= United States Air Force Flight Dynamics Laboratory =

US Air Force Flight Dynamics Laboratory (or just Flight Dynamics Laboratory) is located at Wright-Patterson Air Force Base and is part of the Air Force Wright Laboratory. The Laboratory was eventually merged into the Air Force Research Laboratory in 1997.

The plan for FDL's 1988 fiscal year said about the laboratory's mission:

The Flight Dynamics Laboratory (FDL) is part of the Air Force Wright Aeronautical Laboratories (AFWAL), a four-laboratory organization which is part of the Aeronautical System Division located at Wright-Patterson AFB OH. The FDL is responsible for planning, formulating, and executing the USAF technology programs for aerospace vehicles in the technical domains of structures and dynamics, vehicle equipment/subsystems, flight control, and aeromechanics. The FDL maintains a superior technical base by exploring promising approaches in science and technology which will provide options in the development of Air Force systems and prevent technological surprise.

==Divisions and facilities==
===Vibration and Aeroelastic Facility===
The Vibration and Aeroelastic Facility (VIAER) supported the acquisition and analysis of dynamics data in various aircraft, missile, and ground support equipment.

==Projects==

The Flight Dynamics Laboratory developed the FDL-23, a 2nd generation Remotely Piloted Aircraft (RPA). In the early 1970s, two Ryan Model 147G reconnaissance drones were requisitioned from the Air Force Museum by the Air Force Flight Dynamics Laboratory at WPAFB to investigate high maneuverability flight and discover whether a high performance remotely piloted aircraft could perform some of the same missions as crewed aircraft. The 147G was particularly suited for this since it had an extended nose section for equipment, a more powerful engine, and a larger wing than previous FireBee variants. These aircraft were originally designed for covert, high altitude surveillance. The redesigned aircraft was fitted with a reinforced wingbox, an active rudder, a Cohu nose video camera, a Vega digital control/data link, speed brakes, and a Lear-Sieglar digital proportional autopilot. The modified drone was originally designated the FDL-23 and later the XQM-103. Six captive and six free flight test flights were performed, with the aircraft able to perform 10G turns in its final configuration. On its fifth mission, the engine shaft bent at 10 G's and impacted the compressor housing, damaging its engine. On its sixth mission, the aircraft refused to accept ground commands and self-recovered in the mountains north of Los Angeles with minor damage. The Program was completed successfully, and met all of its development objectives. Several major new systems including the digital autopilot and the command/control system were adopted by production drone programs. The major limitation to using the RPA for fighter missions was the lack of a video tracking system, which made tracking maneuvering targets extremely difficult. Future plans for the aircraft included a combination video and infrared tracker for target acquisition.
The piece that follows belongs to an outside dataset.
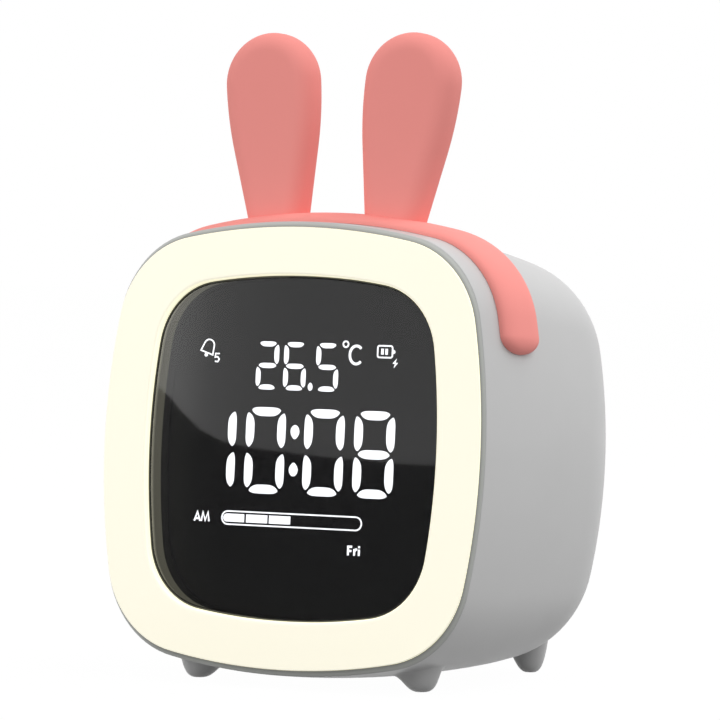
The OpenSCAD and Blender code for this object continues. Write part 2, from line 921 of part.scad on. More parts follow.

The design of the remote pilot station (RPS) was also revolutionary, featuring elements of the F-106 fighter, industrial controls, and NASA satellite control station designs. The overall system design concept required a two person crew with a Remote Pilot and Remote Flight Engineer, similar to crew assignments for two man fighters like the F-4 and F-14. The RPS Pilot station had two monitors with a nose camera view and a moving map display. The pilot controlled the aircraft with a 3-axis control stick, similar to the Apollo spacecraft. The flight engineer controlled video display, on-board system operation, and recovery commands. He viewed a monitor with a telescopic camera view of the aircraft in flight, linked to the FPS-16 tracking radar. At the conclusion of the program, the aircraft was donated to the Dugway Proving Ground in Utah, and became a static display at the entrance to Eagle Range. This aircraft reappeared at Edwards AFB without the engine as a captive test platform for optics testing.

The Program Manager was John Seaberg, the project manager was Capt. Rus Records, and the two Air Force test pilots were Maj. Mel Hyashi and Maj. Skip Holm. Maj. Holm later distinguished himself on the high performance aircraft racing circuit as the pilot of the P-51 "Dago Red" in which he won the world Unlimited championship.